Names in the configuration file

In configuration files, we represent directory names as a "section" with one "attr = value" line per RDN component. Relevant documentation is in x509v3_config(3) and openssl-req(1). For example:

subjectAltName = dirName:dir_sect
[dir_sect]
C = UK
O = My Organization
OU = My Unit
CN = My Name

So in the configuration file, we only have to handle the syntax of the individual value elements, the DN as a whole is not parsed. The string_mask affects the encoding of the various strings, and defaults to utf8only (other values are not recommended).

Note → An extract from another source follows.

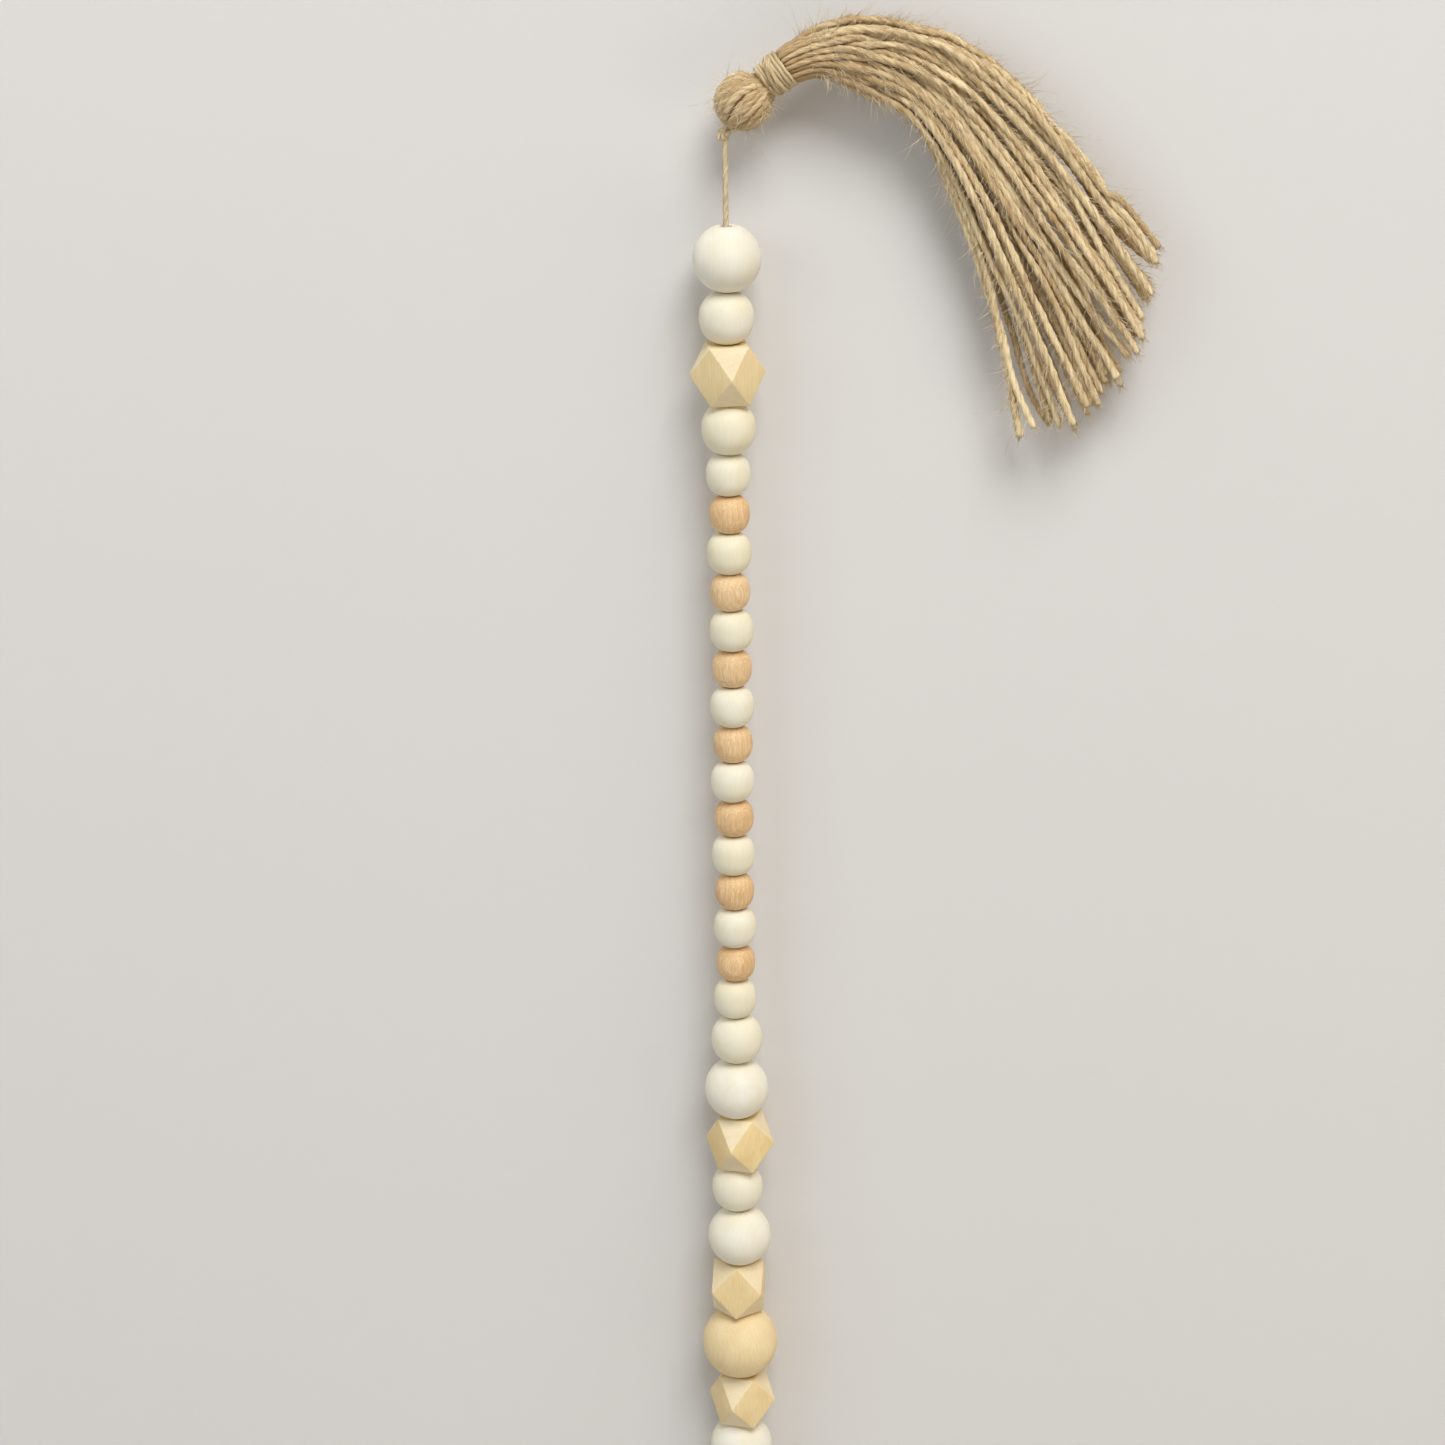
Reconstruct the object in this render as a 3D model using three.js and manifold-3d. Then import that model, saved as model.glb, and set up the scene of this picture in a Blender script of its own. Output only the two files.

Only the ca and req commands process the string mask, though user applications can do the same by calling ASN1_STRING_set_default_mask_asc(), which is an undocumented and non-thread-safe function. The comments above the code say:

/*-
 * This function sets the default to various "flavours" of configuration.
 * based on an ASCII string. Currently this is:
 * MASK:XXXX : a numerical mask value.
 * default   : use Printable, IA5, T61, BMP, and UTF8 string types
 * nombstr   : any string type except variable-sized BMPStrings or UTF8Strings
 * pkix      : PKIX recommendation in RFC 5280
 * utf8only  : this is the default, use UTF8Strings
 */

Bottom-line is that for most users the DN components in the configuration file are already UTF8-friendly, the only thing to check is whether we support the desired set of attribute type names, both in the configuration file and while parsing a string representation of a complete DN.